Future Outlook: Toward a New Era of Solar System Exploration
Looking ahead, the successful demonstration of supersonic rotor technology positions NASA at the forefront of planetary aerial robotics. The SkyFall mission, if launched as planned in 2028, will serve as a proving ground for these innovations, with the potential to inform the design of rotorcraft for Venus, Titan, and beyond. The Dragonfly mission to Titan, for instance, will benefit from the lessons learned on Mars, even as it contends with a vastly different atmospheric environment.
As the boundaries of what is possible continue to expand, the strategic value of aerial mobility on other worlds becomes increasingly clear. NASA’s rotorcraft breakthroughs are not just technical milestones—they are enablers of a new era in which the exploration of planetary surfaces is faster, more flexible, and more scientifically productive than ever before.
What Happens Next: The Road to SkyFall and Beyond
The coming years will be critical for translating laboratory success into operational reality.
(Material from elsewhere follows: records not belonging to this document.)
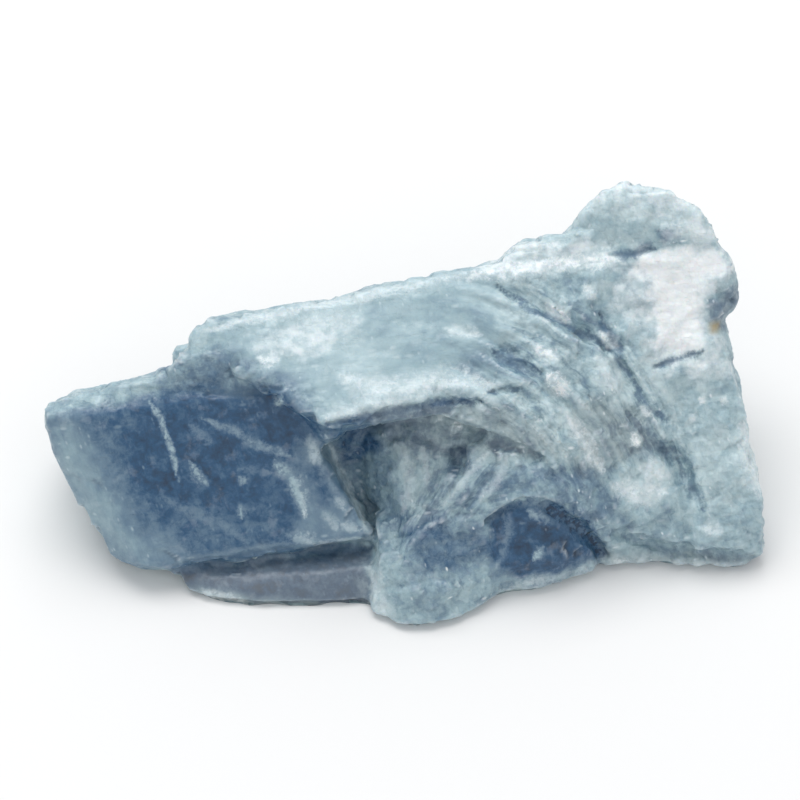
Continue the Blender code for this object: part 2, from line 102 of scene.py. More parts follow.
# Patches of colour on the front in the view: the outline, how blue it is (0 pale, 1 deep blue),
# and how soft its border is. Later ones lie over earlier ones. Some paint shade and light, as noted.
PATCHES = {
    "slab_middle": ([(-2.5, 26.8), (4.2, 26.8), (5.8, 23.5), (1.7, 21.8), (-3.3, 23)], 0.35, 1.5),
    "slab_grey": ([(3.7, 20.7), (5, 22.7), (7.5, 23.3), (9.2, 22.3), (10.3, 20.7),
        (8.3, 20.3)], 0.44, 0.7),
    "slab_blue": ([(5, 26), (7.5, 26.3), (8.3, 24.3), (6.7, 23.8)], 0.5, 0.8),
    "shell": ([(9.2, 29), (15.8, 30), (18, 26), (21.7, 17.7), (25, 9.3), (17.5, 9.3), (14.5, 13.5),
        (10.8, 18.3), (8.3, 21), (11.7, 21.8)], 0.28, 1.6),
    "shell_wedge": ([(13.3, 29), (15.8, 28.3), (17.5, 24.3), (15, 25.2)], 0.4, 0.9),
    "shell_middle": ([(15, 17.7), (20, 17.7), (21.3, 14.7), (17.5, 14)], 0.44, 1.2),
    # The shell's underside, darker partly as painted shade where it faces down.
    "shell_under": ([(10.5, 12), (13, 13.5), (16.1, 13.8), (17.4, 11.2), (18.2, 10), (20.4, 8.1),
        (22.2, 7.1), (21.5, 5), (16.8, 5.4), (16.3, 6.8), (14.8, 9), (12.1, 10.5)], 0.54, 0.7),
    "shell_white": ([(17.8, 12.2), (20, 13.6), (22.3, 13), (22.2, 11), (19, 10.8)], 0.12, 1.1),
    # The right face gets bluer from its top down to its foot, partly as painted light from above; its
    # corner, bevel and lip are darker partly as painted shade on facets that face down.
    "right_face": ([(20, 22.7), (25, 23.3), (28.7, 17.7), (30, 9.3), (25, 9.3), (22.5, 16)], 0.15, 1.2),
    "right_middle": ([(21.5, 21.6), (27.7, 21), (28.4, 17.2), (25.8, 15.8), (23.6, 15.6),
        (22.4, 17.9)], 0.28, 0.6),
    "right_low": ([(17.5, 10.6), (21, 9.9), (25.3, 9.2), (27.5, 9.7), (30, 11), (29.8, 6.8), (25.5, 6.7),
        (21.4, 7.6)], 0.33, 0.4),
    "right_corner": ([(27.7, 9), (29.8, 11.2), (30.8, 7.4), (29.8, 5.4), (28.8, 7.4)], 0.27, 0.3),
    "right_bevel": ([(17.8, 8.6), (20.4, 7.9), (22.4, 6.9), (25.9, 6.5), (29.2, 5.9), (29.2, 5.4),
        (21.7, 5.6), (17.5, 5.9)], 0.33, 0.5),
    "bottom_lip": ([(17, 5.6), (22, 5.4), (29, 5.2), (29, 4), (17, 4)], 0.42, 0.3),
    # A facet that faces away, darker partly as painted shade.
    "notch_facet": ([(24.8, 26.9), (28.2, 28.4), (28.6, 26.4), (27, 24.6), (25.2, 25.6)], 0.66, 0.4),
    "peak": ([(13.7, 33.5), (15.8, 36), (18.8, 37.8), (24.7, 35), (26, 31.7), (16.7, 31)], 0.08, 1.2),
    "peak_front": ([(14.3, 34), (17.5, 34.7), (19.7, 33.5), (20, 31.7), (16.7, 31.7),
        (15, 32.3)], 0.17, 1),
    "shelf": ([(9, 30.9), (10, 32.3), (14, 33.2), (16, 32.7), (16.6, 31.5), (12, 30.8)], 0.12, 0.6),
    # Painted shadow under the peak.
    "peak_base": ([(17, 30.7), (17.5, 31.4), (20.3, 31.6), (22.3, 31.8), (20.3, 30.9)], 0.55, 0.5),
    "peak_spot": ([(20.8, 33.1), (22.8, 33.2), (23, 32), (21.1, 31.8)], 0.72, 0.6),
    "pale_strip": ([(-30.5, 18.2), (-19.7, 22.4), (-19.7, 19.7), (-30.5, 17.2)], 0.37, 0.6),
    "shoulder": ([(-19.7, 21.3), (-14.7, 23.3), (-11.7, 22.3), (-8.3, 20.7), (-6.2, 16.7), (-9.7, 19.6),
        (-19.7, 19)], 0.55, 1.2),
    "shoulder_spot": ([(-17, 20.7), (-14.7, 21), (-14.7, 19.7), (-16.7, 19.5)], 0.74, 0.8),
    "deep_rhomb": ([(-30.5, 17.2), (-20.3, 19.2), (-9.7, 19.8), (-6.3, 16.5), (-2.7, 7.3), (-21.3, 4.5),
        (-24.2, 5.6), (-28.6, 12)], 0.9, 0.5),
    "deep_core": ([(-19.2, 18.8), (-10, 19.7), (-7.5, 16.3), (-10, 14.7), (-9, 10), (-15.8, 9.3),
        (-20.8, 11), (-22.5, 16)], 1.05, 1.6),
    # A lighter haze on the rhomb's left, partly a painted sheen.
    "rhomb_left_haze_and_sheen": ([(-30, 17.2), (-26.3, 17.7), (-22, 8.7), (-17, 5.4), (-21.3, 4.6), (-24.5, 5.5),
        (-28.8, 12.3)], 0.46, 2.2),
    "rhomb_right_haze": ([(-8.3, 15.2), (-6, 15.7), (-2.8, 7.7), (-6.7, 7), (-8.7, 7.7),
        (-7.8, 11)], 0.57, 1.1),
    "rhomb_patch": ([(-8.3, 13.3), (-6.3, 13.7), (-4.7, 11), (-6.3, 10.3)], 0.9, 0.7),
    # The hollow: its darker patches are largely painted shade, darkest in the corner under the slab.
    "hollow": ([(-6.2, 16.3), (3.3, 18.7), (8.3, 17.7), (11.7, 14.3), (8.3, 10.2), (0, 5.3),
        (-2.5, 7.3)], 0.56, 0.8),
    "hollow_corner": ([(-6.2, 16.6), (-3, 17.4), (-1.8, 15.2), (-3.6, 13.4), (-4.8, 14)], 0.97, 0.8),
    "hollow_left": ([(-4.6, 13.8), (-1, 14), (0.3, 6.7), (-2.3, 7.3)], 0.54, 0.9),
    "hollow_pale": ([(-1.3, 14.3), (3, 15), (3.7, 12.3), (2, 9.3), (0, 9.3)], 0.42, 0.9),
    "hollow_ramp": ([(5, 14.7), (10, 14.3), (15, 10.7), (9.2, 10.7), (5, 8.5), (2.5, 9)], 0.52, 1),
    "under_lip": ([(2.5, 18.2), (8.3, 18.2), (13.3, 15.2), (10.8, 14.3), (3.3, 15.2)], 0.4, 0.9),
    "pit": ([(3.2, 14.9), (6.1, 15.1), (4.3, 11.8)], 0.66, 0.25),
    "front_lobe": ([(-2.8, 5.7), (0, 7.7), (8.3, 9.3), (8.3, 3), (4.2, -0.2), (0, -0.4)], 0.38, 1),
    "lobe_foot": ([(7.5, 6.5), (11, 6), (14.8, 6), (17, 6.4), (17.4, 4), (12, 1.8), (7.5, 1)], 0.56, 0.8),
    "lobe_blue": ([(0.3, 7.7), (3.7, 9.3), (7.5, 7.7), (7, 5.2), (1.7, 4.7)], 0.76, 1.2),
    "dark_lobe": ([(7.4, 5.6), (7.4, 8.7), (8.8, 9.9), (10.6, 10.4), (12.8, 9.8), (14.3, 8.9),
        (16.6, 6.2), (15, 5.2), (12.8, 4.4), (9.8, 4.2)], 1.07, 0.5),
    # The ledge, dark partly as painted shade under the rhomb, with a paler rim at its foot.
    "ledge": ([(-18.9, 4.9), (-2.5, 6.7), (-2.2, 1), (-3, -0.9), (-15.5, -0.6), (-19.6, 2.4)], 1, 0.6),
    "ledge_rim": ([(-18.4, 3.6), (-15, 3.2), (-11, 2.7), (-6, 2.2), (-3.2, 1.9), (-3.2, -0.8),
        (-15, -0.6)], 0.4, 0.6),
}

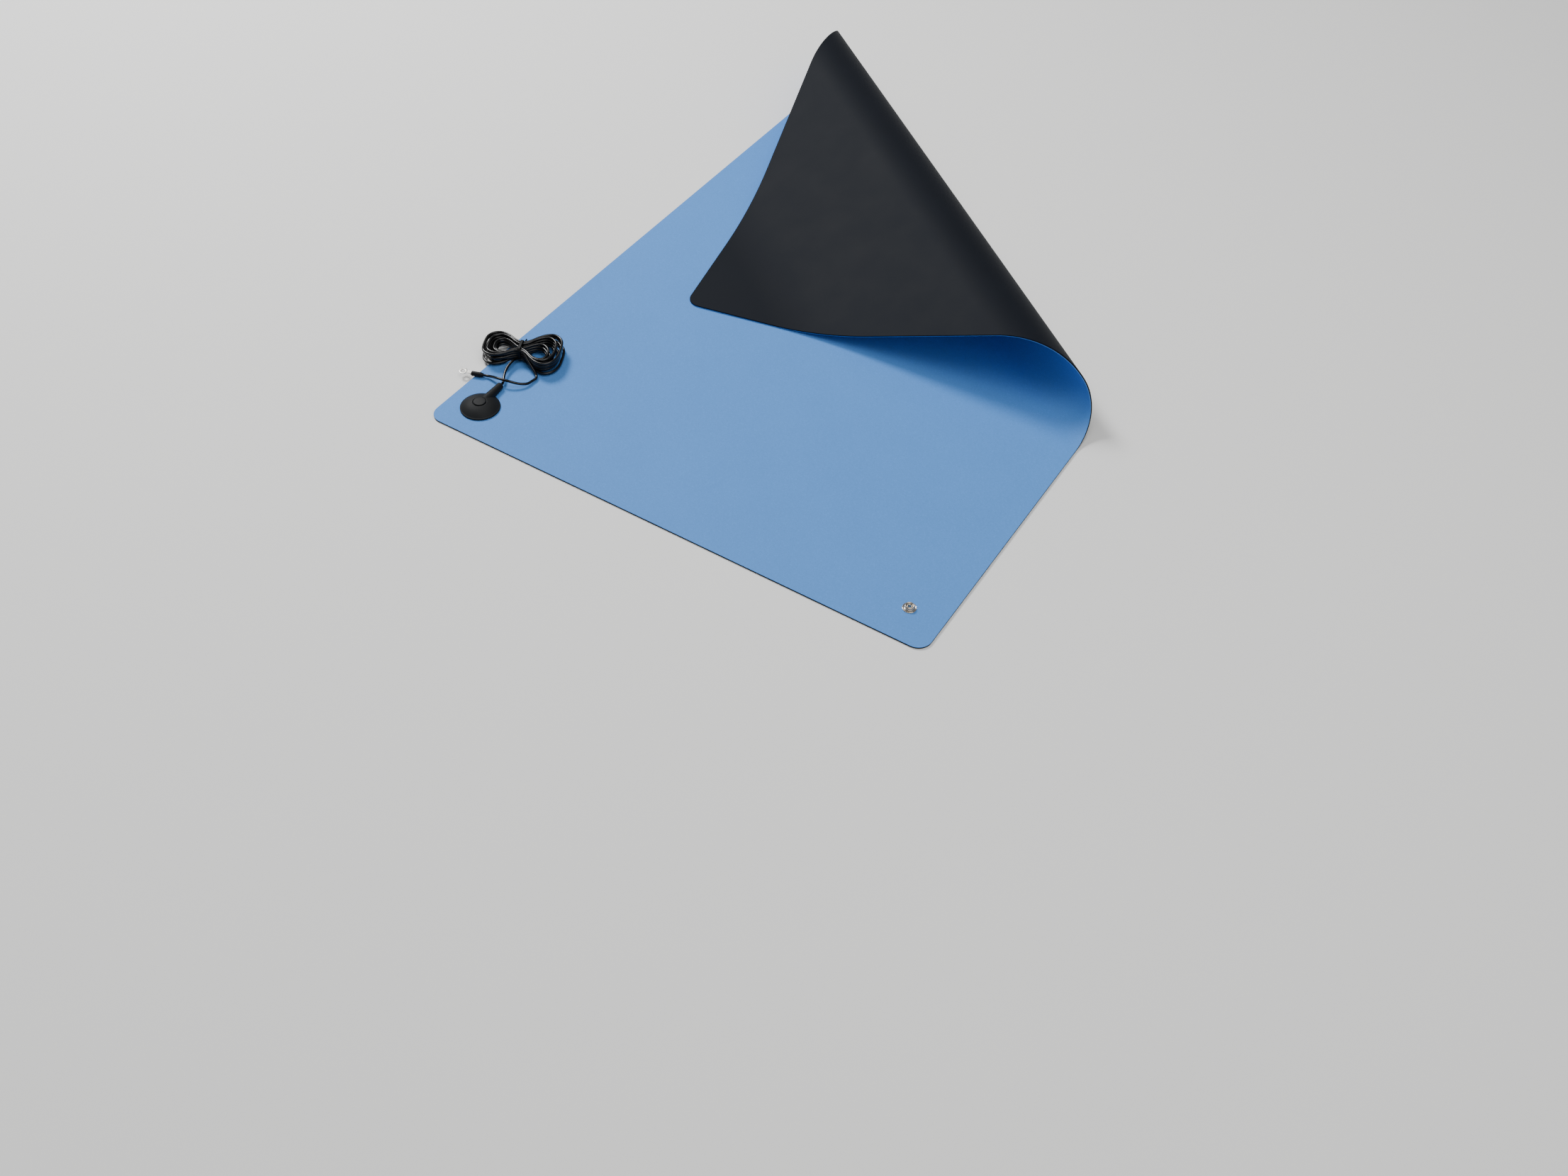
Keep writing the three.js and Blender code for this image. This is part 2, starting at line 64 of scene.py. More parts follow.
MAT_LOW, MAT_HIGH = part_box("base_layer")
STUD_LOW, STUD_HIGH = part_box("snap_stud_right")
CAP_LOW, CAP_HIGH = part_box("snap_cap")
HANK_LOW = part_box("cord_hank")[0]
TIE_LOW, TIE_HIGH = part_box("hank_tie")
SLEEVE_LOW, SLEEVE_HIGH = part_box("terminal_sleeve")
MAT_TOP = STUD_LOW.z


def size(name, default, description, **more):
    """A length in metres."""
    return FloatProperty(
        name=name, default=default, description=description, unit="LENGTH", precision=5, **more
    )


def turn(name, degrees, description):
    """An angle, given here in degrees."""
    return FloatProperty(
        name=name, default=math.radians(degrees), description=description, subtype="ANGLE"
    )


def colour(name, default, description):
    """A linear colour."""
    return FloatVectorProperty(
        name=name, default=default, description=description, subtype="COLOR", size=3, min=0, max=1
    )


class MatSizes(bpy.types.PropertyGroup):
    """The mat as it was cut, and the fold of its far corner."""

    width: size("Width", 0.6, "Length of the front edge")
    length: size("Length", 0.9, "Length of the side edges")
    corner: size("Corner radius", 0.015, "Radius of the four corners")
    surface: size("Surface layer", 0.0005, "Thickness of the blue layer")
    inset: size("Stud inset", 0.038, "From each edge to the middle of a stud")
    fold_way: turn("Fold direction", 50.7, "From the front edge to the way the corner is carried")
    fold_start: size("Fold distance", 0.636, "From the front left corner to the fold line")
    rise_radius: size("Rise radius", 0.032, "Radius where the mat leaves the bench")
    rise_turn: turn("Rise turn", 120, "How far the first bend turns")
    crest_radius: size("Crest radius", 0.0565, "Radius over the crest")
    slope: turn("Flap slope", 25.4, "Angle at which the flap comes down")
    landing_radius: size("Landing radius", 0.21, "Radius where the flap meets the mat")
    facet: turn("Facet", 1.5, "Turn of one facet of the bends")


class SnapSizes(bpy.types.PropertyGroup):
    """The snap studs and the snap cap."""

    flange: size("Flange radius", 0.0071, "Radius of the stud's flange")
    well: size("Well radius", 0.0034, "Radius of the well in the head")
    well_floor: size("Well floor", 0.0023, "Height of the well's floor above the blue face")
    head: size("Head radius", 0.005, "Radius of the stud's head")
    cap: size("Cap radius", 0.0215, "Radius of the moulded cap")
    shoulder: size("Cap shoulder", 0.0082, "Height of the dome round the button")
    button: size("Button radius", 0.0066, "Radius of the round button on the cap")
    barrel_way: turn("Barrel direction", 93, "From the front edge to the way the cord leaves")
    barrel_reach: size("Barrel reach", 0.0375, "From the middle of the cap to the flat end")
    barrel_end: size("Barrel end radius", 0.0037, "Radius at the flat end")
    barrel_root: size("Barrel root radius", 0.0056, "Radius inside the cap")


class CordSizes(bpy.types.PropertyGroup):
    """The ground cord, its hank and its terminal."""

    length: size("Cord length", 3.05, "From the barrel of the cap to the terminal")
    radius: size("Cord radius", 0.0015, "Radius of the round cord")
    rows: IntProperty(name="Rows", default=5, description="Layers of turns in the hank")
    columns: IntProperty(name="Columns", default=3, description="Turns side by side in a layer")
    spread: size("Spread", 0.0062, "From one turn to the next at the ends of the hank")
    hank_way: turn("Hank direction", 23, "From the front edge to the long axis of the hank")
    right_reach: size("Right reach", 0.0452, "From the waist to the right end")
    right_half: size("Right half width", 0.0262, "Half width of the right lobe")
    left_reach: size("Left reach", 0.0412, "From the waist to the left end")
    left_half: size("Left half width", 0.0202, "Half width of the left lobe")
    terminal_way: turn("Terminal direction", 200, "From the front edge to the way the ring points")


class MatFinishes(bpy.types.PropertyGroup):
    """Colours of the finishes."""

    blue: colour("Blue rubber", (0.088, 0.275, 0.68), "The surface layer")
    black: colour("Black rubber", (0.0054, 0.0072, 0.0115), "The base layer")
    nickel: colour("Nickel", (0.66, 0.62, 0.56), "Studs, rivets and the socket")
    tin: colour("Tin", (0.42, 0.41, 0.39), "The ring terminal")
    plastic: colour("Moulded plastic", (0.0070, 0.0078, 0.0088), "The snap cap")
    jacket: colour("Cord jacket", (0.0030, 0.0032, 0.0040), "The cord's glossy jacket")
    sleeve: colour("Sleeve", (0.0060, 0.0062, 0.0068), "The shrunk sleeve and the tie")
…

NASA and its partners will continue to refine rotor designs, validate autonomous systems, and integrate these technologies into mission-ready platforms. The SkyFall helicopters, with their unprecedented lift and autonomy, represent the vanguard of this new approach. Their performance on Mars will be closely watched by the global scientific and engineering communities, as well as by policymakers and commercial stakeholders with an eye on the future of space exploration.
In sum, the supersonic rotor breakthrough is more than a technical triumph—it is a strategic inflection point for NASA and for the broader field of planetary science. As the agency prepares for SkyFall and subsequent missions, the lessons learned will reverberate across disciplines, shaping the trajectory of solar system exploration for decades to come.